Yes. Between 2008 and 2017, the amount of money transferred out of Alberta to other provinces is $5000 per person (over that period). Every single person, regardless of income, age, status, or employment. And that means those of you actually earning income by working or running a business paid much more.

If the British could have counted on this much net income from any of its former colonies, they would still be colonies.

This is balanced out (perhaps) by the good features of being a part of Canadian confederation. Canada negotiates on your behalf against many world powers, that if Alberta were all alone, would ignore you mostly, and play hard with you the rest of the time (USA, EU, Mexico, China, Russia, Japan…and many others are in this list, although if you are separate, Canada will still try to use control of Alberta’s natural resources as a political and economic tool, but they’ll likely be way more honest about it.) You get passports and relatively free international travel, a stable rule-of-law type business environment with courts, while overburdened, that play by consistent rules, and access to foreign markets, stable currency, and lower government lending rates. You’d probably lose some of this (for some time) if you left Canada. Although, the correct response to this is: “all the other provinces get these goodies too…plus our money!”

The real reason you should separate, Alberta, is that you are ruled by a small cabal of politicians and business men, who govern the entire country, a mari usque ad mare, living and playing politics within an extended golden horseshoe (from Québec City, through Montreal, Ottawa, Toronto and back around to Niagara-on-the-Lake), and a little in Vancouver for good measure. Don’t believe me, look at every single prairie politician or political movement that ever went to Ottawa with an agenda: they knew out of the gate they’d have to appeal to Ontario and Québec voters in the horseshoe or it was never going to work (see Reform Party history.)

The current ruling federal Liberal government knows this: a political party does not need a single vote between BC and Manitoba to win power and stay in power in Ottawa. And they only need moderate support from urban centers outside of Ontario and Québec, and about 40% of the vote from within central Canada, to rule. It really is, for Alberta, transfer payments granting continuous opposition status (akin to taxation without representation). And unlike the lead up to the US War of Independence, Alberta is actually supposed to have representation (a promise the original 13 colonies were never given in the UK Parliament).

(Now you know why Justin Le Premier forgets your name, and only hangs out with you during Stampede, when you’re giving away free food and booze and just want to get along.)

The Upper/Lower Canada Cabal sees you Alberta at best as a vassal state, but lately, a colony, and not an independent partner in Confederation. Those provinces which initially started Canada (Ontario, Québec, Nova Scotia, New Brunswick) were very independent for colonies, with their own legal and political establishments. They enjoyed the same independence that the colonies that would eventually form the USA enjoyed, but the true north strong and free were better behaved. They entered confederation as willing partners in a commonwealth intended to provide for their mutual interests (i.e. to protect themselves from the United States, fresh off its Civil War). Prince Edward Island, British Columbia and Newfoundland joined later (being colonies of the UK, running their own affairs with the UK Parliament’s oversight). Alberta and Saskatchewan (Manitoba is a bit of an anomaly) are really of no higher position than the federal territories of Yukon, the Northwest Territories, or Nunavut.

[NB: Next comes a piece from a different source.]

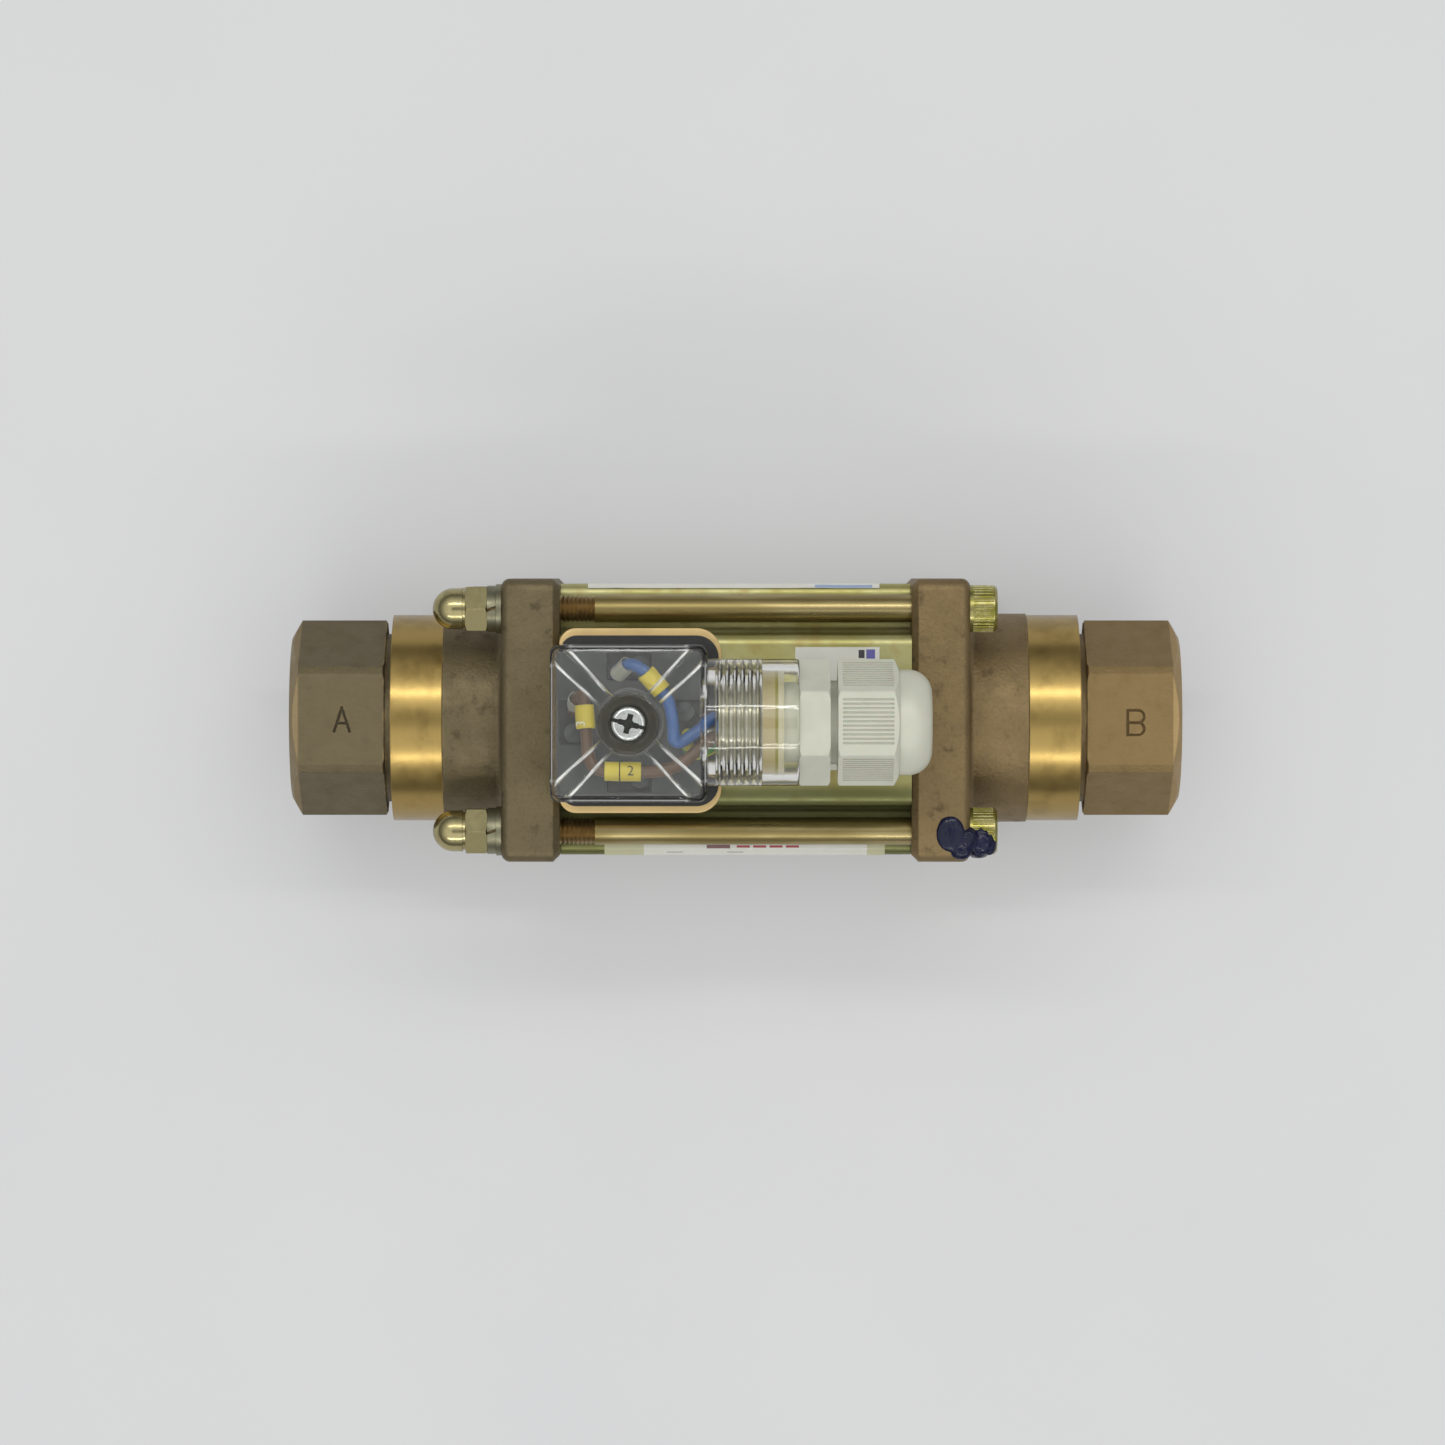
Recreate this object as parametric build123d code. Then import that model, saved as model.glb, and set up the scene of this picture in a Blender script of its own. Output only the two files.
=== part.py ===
from build123d import *
import math
import os

# Direct-acting coaxial solenoid valve, two ports, normally closed.
#
# Millimetres. The shapes below are drawn about the flow axis: X runs along it from port A to
# port B, Y is across and Z is up. They are lifted by AXIS_HEIGHT when written, so that the
# finished valve rests on Z = 0 on the lower faces of its two flanges.

# ---- Driving dimensions ----

FLANGE_SIZE = 51.5            # square end flanges
AXIS_HEIGHT = FLANGE_SIZE / 2
HALF_LENGTH = 81.75           # centre to port face
HOUSING_END = 32.0            # centre to the flanges' inner faces
FLANGE_FACE = 42.6            # centre to the flanges' outer faces
BOSS_END = 53.6
BAND_END = 63.1
HEX_START = 64.3
BOSS_R = 19.25
BAND_R = 19.0
HEX_ACROSS_FLATS = 32.0
HEX_TRIM_R = 18.0
HEX_END_R = 15.0
PORT_R = 13.25                # G 3/4 thread, at its crests' outer radius
PORT_DEPTH = 16.0
PASSAGE_R = 11.5
CHAMBER_R = 14.5
CHAMBER_END = 60.0
RECESS_R = 16.0
RECESS_END = 44.0

BOLT_PITCH = 20.25            # each tie bolt, from the axis in Y and in Z
BOLT_R = 2.5                  # M5
BOLT_HOLE_R = 2.7
THREAD_PITCH = 0.8
THREAD_DEPTH = 0.45
THREAD_SHOWN_END = -25.6
HEAD_R = 4.25
HEAD_LENGTH = 5.0
WASHER_LENGTH = 1.0
SPRING_WASHER_LENGTH = 1.6
NUT_ACROSS_FLATS = 8.0
NUT_HEX_LENGTH = 4.0
NUT_LENGTH = 10.0
DOME_R = 3.75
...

The only difference is Canada didn’t want to be bothered handling all that boring stuff that other provinces handle on their own, in a large swath of the Northwest Territories, so (and this is the kicker) it created Alberta and Saskatchewan from territory Canada already held. Alberta was not an independent state or a UK colony invited to enter Canada; Alberta was created for the convenience of the federal state of Canada from its own territory.

When it has been favourable to Canada, Alberta has gotten more rights or autonomy, but only when favourable to Canada: see the Constitution Act, 1930, as an example, which gave Alberta the mines and mineral rights underlying the land it was made from, twenty-five years after it was created. Further, Alberta and Saskatchewan were modeled on the laws of Ontario and Québec (e.g. the reason for Catholic school funding protection), so as to insure the part of Canada that mattered (the center!) supported the creation of those provinces. Alberta and Saskatchewan were originally conceived as a single province, but ultimately were created separately so that they could never grow to such a size to compete with Ontario and Québec as the centers of power in Canada.

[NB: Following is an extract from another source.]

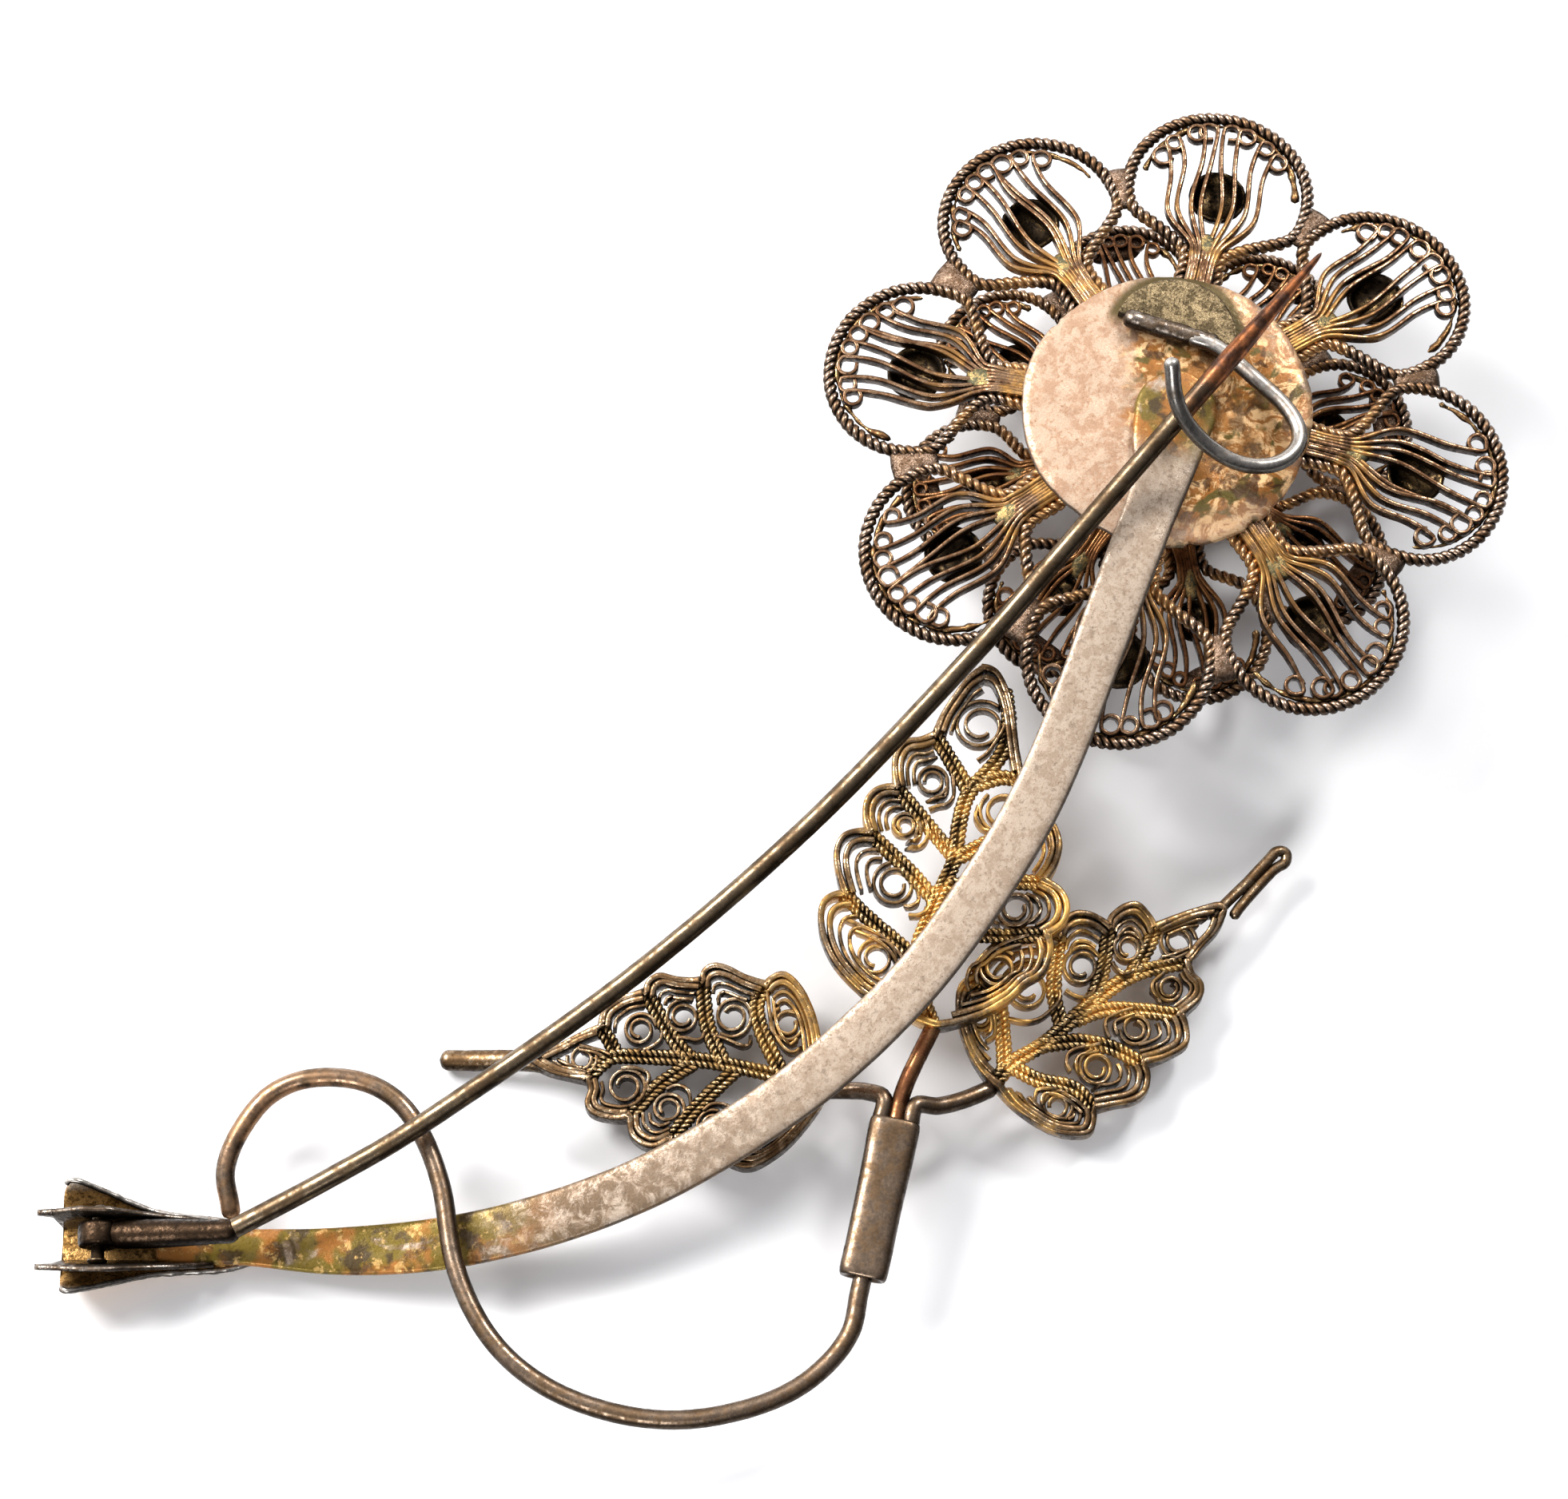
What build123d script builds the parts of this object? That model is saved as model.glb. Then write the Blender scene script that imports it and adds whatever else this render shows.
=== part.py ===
"""Filigree flower brooch pin, lying on its front: wire petals in two tiers, a strip stem, three leaves.

Millimetres. +Z points to the back of the brooch, where the pin and its catch are. +X runs along the brooch
from the hinge end to the flower. Places in the plan are measured from the flower's axis.
"""
from build123d import *
from math import acos, asin, atan2, cos, degrees, hypot, radians, sin, sqrt, tan
import os

# where the flower's axis stands in the object's frame
flower_x = 26.93
flower_y = 4.35

# general fits
solder_gap = 0.03         # between pieces that solder holds together
running_gap = 0.05        # radial, between the rivet and the knuckle that turns on it

# back disc and the two tiers of petals
disc_radius = 7.7
disc_thickness = 0.5
disc_back = 11.1          # height of the disc's back face
petal_count = 8

outer_loop_radius = 4.5   # of the rim wire's centre line
outer_loop_centre = 13.4  # from the flower's axis
outer_root = 6.4          # where the rim's two legs end
outer_wire = 0.9
outer_droop = 6.5         # degrees towards the front
outer_start = -7.0        # angle of the first outer petal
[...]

So Alberta: do you see? Your were designed to be small, and remain small, always subservient to the interests of your central Canadian masters.  You are not a partner. You’d be lucky to say you are a vassal state, but you’re not even that: Ottawa interferes far too often in your internal matters, for the sake of Canada of course! (Totally justifying ignoring that annoying division of powers in sections 91 and 92 of the Constitution Act, 1867.)

And masters they are. When you are humming along fine, ponying up funds for equalization to everyone else in Canada, and otherwise not being a bother, you get ignored. And what bliss it is. But when you are down on your luck, you get the federal government kicking at you while it can. Almost like an unwanted child, eh? Or a colony? Certainly not a partner.

Will Alberta separate?

Probably not. No one is starving in the street, subject to Gulag style forced labour, persecuted, raped, executed or otherwise trodden upon by some exercise of Canada’s authority to the extent necessary to incite an immediate revolution. There’s no ethnic cleansing or Lebensraum policy being pursued. Sorry, Alberta, but if you want out, you’re going to have to do this like former and current Danish holdings Iceland (see above, independent in 1946), the Faroe Islands and Greenland (still underway), and not Argentine or USA style, and you’d better hope not a lá South Sudan or Timor L’Este.

And going Iceland style means a long-period of independence advocacy (100+ years!) followed by some very lucky breaks. It also means having a sense of nationhood, independence, common-identity, and Alberta, you’ve got some of it, but not enough, and at the end of the day, collectively, you don’t want it. You are way too comfortable right where you are.